The conversion factors contain the coefficient of each specific ingredient as the numerator and the formula of one sandwich as the denominator. The result is what you would expect. In order to make five ham sandwiches, you need 10 slices of ham and 5 slices of cheese.

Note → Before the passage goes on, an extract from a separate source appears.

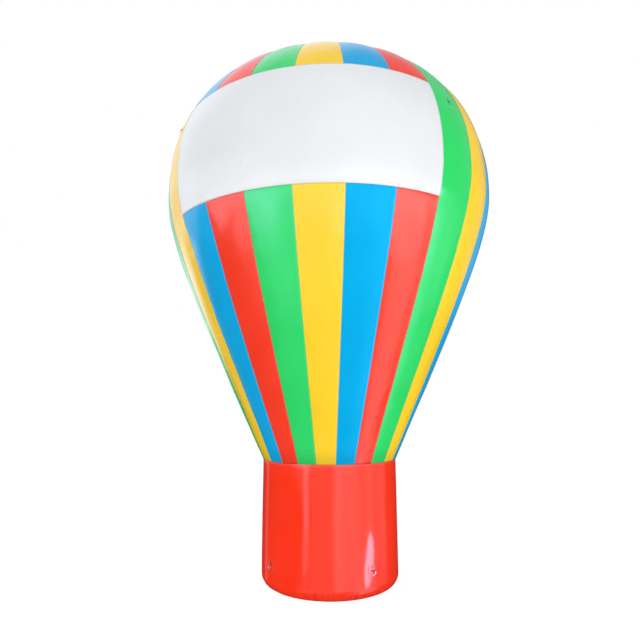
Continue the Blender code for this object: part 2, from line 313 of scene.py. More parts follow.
def gore_relief(angle, s):
    """Gores billow between their seams, and the seams pucker. The blank panel is plain."""
    width = radius_at(s) * GORE_ANGLE
    across = in_gores(angle)
    seam = np.round(across)
    x = across - np.floor(across)
    away = np.abs(across - seam) * width
    narrow = width / GORE_WIDTH
    billow = BILLOW * narrow * 4.0 * x * (1.0 - x) - SEAM_SINK * narrow
    beside = np.maximum(np.abs(across) - PANEL_GORES / 2.0, 0.0) * width
    beyond = np.maximum(np.maximum(PANEL_LOW - s, s - PANEL_HIGH), 0.0)
    off_panel = np.hypot(beside, beyond)
    shape = billow * ramp(off_panel, 0.0, 0.30) * ramp(s - NECK, 0.0, 0.40) * ramp(CROWN - s, 0.0, 0.30)
    pitch = noise(s / PUCKER_PITCH, seam * 3.7, 1) + 0.6 * noise(s / (0.55 * PUCKER_PITCH), seam * 1.9, 2)
    strong = 0.25 + 0.75 * ramp(noise(s / 0.35, seam * 5.3, 5), -0.3, 0.8)
    pucker = PUCKER * pitch * strong * np.exp(-away / PUCKER_REACH) * ramp(off_panel, -0.02, 0.05)
    swell = SWELL * (round_noise(angle, s / 0.50, 22, 7) + 0.4 * round_noise(angle, s / 0.21, 57, 8))
    swell = swell * ramp(s - NECK, 0.0, 0.3) * ramp(CROWN - s, 0.0, 0.3)
    swell = swell * (1.0 + UNDER_PANEL_SWELL * np.exp(-np.hypot(beside, PANEL_LOW - s) / 0.20))
    corner = np.hypot(beside - CORNER_PLACE, s - PANEL_LOW - CORNER_PLACE) / CORNER_REACH
    corner = CORNER_BULGE * np.exp(-(corner**2)) * (np.abs(across) > PANEL_GORES / 2.0)
    return shape + pucker + swell + corner


def panel_edge_relief(angle, s):
    """The welded edge of the blank panel lies in a shallow groove with small tucks across it."""
    r = radius_at(s)
    beside = (np.abs(in_gores(angle)) - PANEL_GORES / 2.0) * r * GORE_ANGLE
    beyond = np.maximum(PANEL_LOW - s, s - PANEL_HIGH)
    edge = np.abs(np.maximum(beside, beyond))
    level = beyond > beside
    tuck = np.where(level, noise(angle * r / 0.040, 0.5, 6), noise(s / 0.040, 0.5, 9))
    strong = ramp(np.where(level, noise(angle * r / 0.3, 1.5, 16), noise(s / 0.3, 1.5, 19)), -0.2, 0.7)
    return TUCK * tuck * strong * np.exp(-edge / 0.030) - PANEL_GROOVE * np.exp(-edge / 0.012)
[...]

This type of calculation demonstrates the use of stoichiometry. **Stoichiometry** is the calculation of the amount of substances in a chemical reaction from the balanced equation. The sample problem below is another stoichiometry problem involving ingredients of the ideal ham sandwich.

Example \(\PageIndex{1}\)

Kim looks in the refrigerator and finds that she has 8 slices of ham. In order to make as many sandwiches as possible, how many pickles does she need? Use the equation above.

**Solution**

*Step 1: List the known quantities and plan the problem.*

- Have 8 ham slices \(\left( \ce{H} \right)\)
- \(2 \: \ce{H} = 5 \: \ce{P}\) (conversion factor)

__Unknown__

The coefficients for the two reactants (ingredients) are used to make a conversion factor between ham slices and pickles.

*Step 2: Solve.*

\[8 \: \ce{H} \times \frac{5 \: \ce{P}}{2 \: \ce{H}} = 20 \: \ce{P}\nonumber \]

Since 5 pickles combine with 2 ham slices in each sandwich, 20 pickles are needed to fully combine with 8 ham slices.

*Step 3: Think about your result*.

The 8 ham slices will make 4 ham sandwiches. With 5 pickles per sandwich, the 20 pickles are used in the 4 sandwiches.